Une tonalité parfois lugubre

Le récit est, en surface, empreint de légèreté – une promenade dans le parc, les préparatifs d’une réception, les souvenirs d’antan. Et cependant, la mort fait régulièrement intrusion dans les pensées des personnages bien au-delà des dires de Septimus. Et attise ce suspense, imperceptible mais bien présent au fil des pages.

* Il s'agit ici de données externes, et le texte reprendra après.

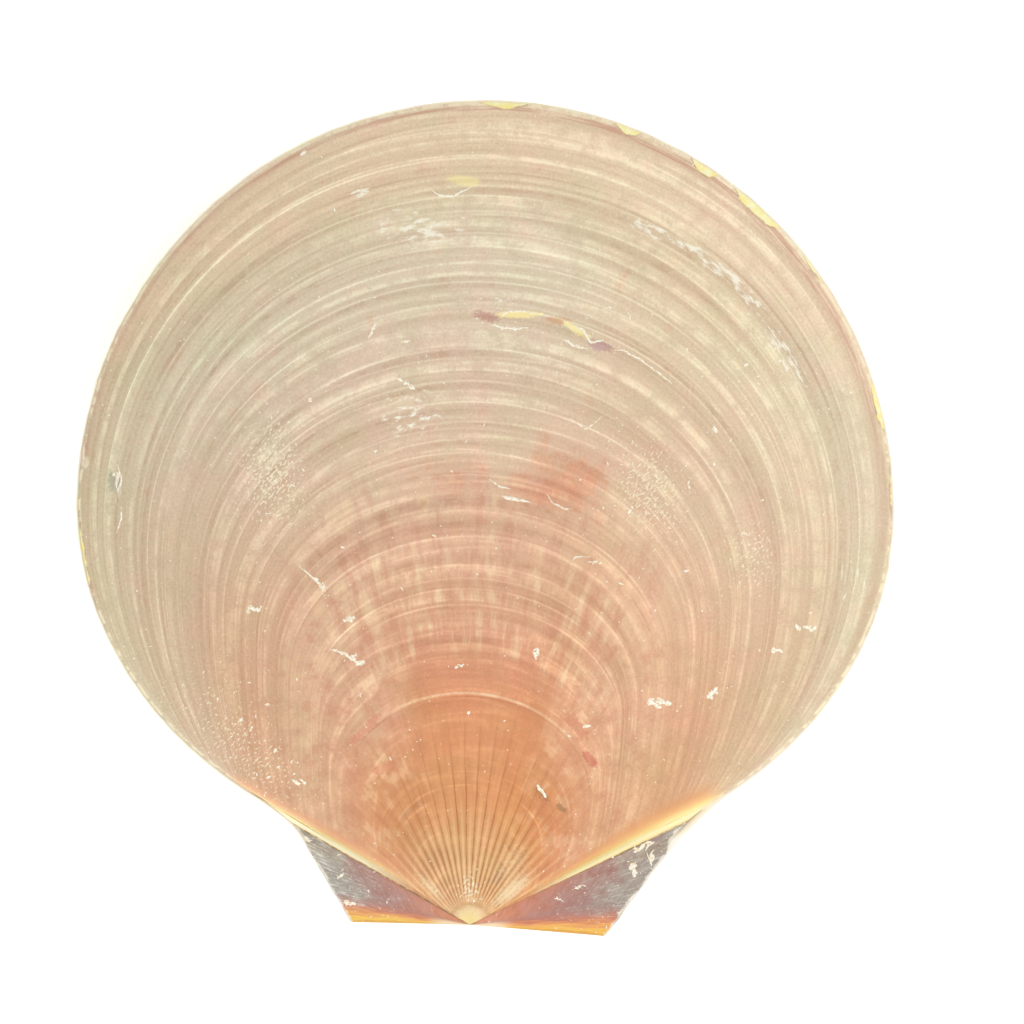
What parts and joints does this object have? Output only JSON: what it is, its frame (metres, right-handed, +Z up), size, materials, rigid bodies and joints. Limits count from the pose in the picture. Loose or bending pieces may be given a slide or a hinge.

« Cela avait-il de l’importance, se demanda-t-elle en marchant vers Bond Street, cela avait-il de l’importance qu’elle dût inévitablement disparaître à tout jamais ; que tout cela dût continuer sans elle ; fallait-il le déplorer ; ou bien n’était-ce pas consolant de croire que la mort était le terme de tout ? mais que d’une certaine façon dans les rues de Londres, dans le flux et le reflux des choses, ici, là, elle survivrait, Peter survivrait, ils survivraient l’un en l’autre, elle ferait partie, elle en était sûre, des arbres de chez elle, de cette maison, là … »

« Quoi qu’il en soit, la succession des jours ; mercredi, jeudi, vendredi, samedi ; se réveiller le matin ; voir le ciel ; marcher dans le parc ; et soudain voir Peter entrer ; et puis ces roses ; c’était assez. Après cela, comme la mort était inimaginable ! – que cela doive finir ; et personne au monde ne saurait combien elle avait aimé tout cela… »

« Si le moment était venu de mourir, ce serait maintenant le bonheur suprême ».

Laissez Big Ben mener la danse !

Grande adepte des histoires de vie, j’ai été séduite dès la lecture de la quatrième de couverture. Mon enthousiasme s’est retrouvé parfois malmené en particulier par l’absence de chapitres et le niveau soutenu de lecture. Il faut du souffle ! Mais heureusement Big Ben veille, et apporte une aide considérable au lecteur.

Le talent de Virginia Woolf à décrire les émotions de ses personnages vaut la peine à lui seul de lire le roman. Et on continue, page après page, aspirant à connaître la fin de la journée, à savoir ce qui unit Septimus à Clarissa et ce qui a bien pu se passer de si terrible en 1889…

Alors Big Ben pourra sonner minuit.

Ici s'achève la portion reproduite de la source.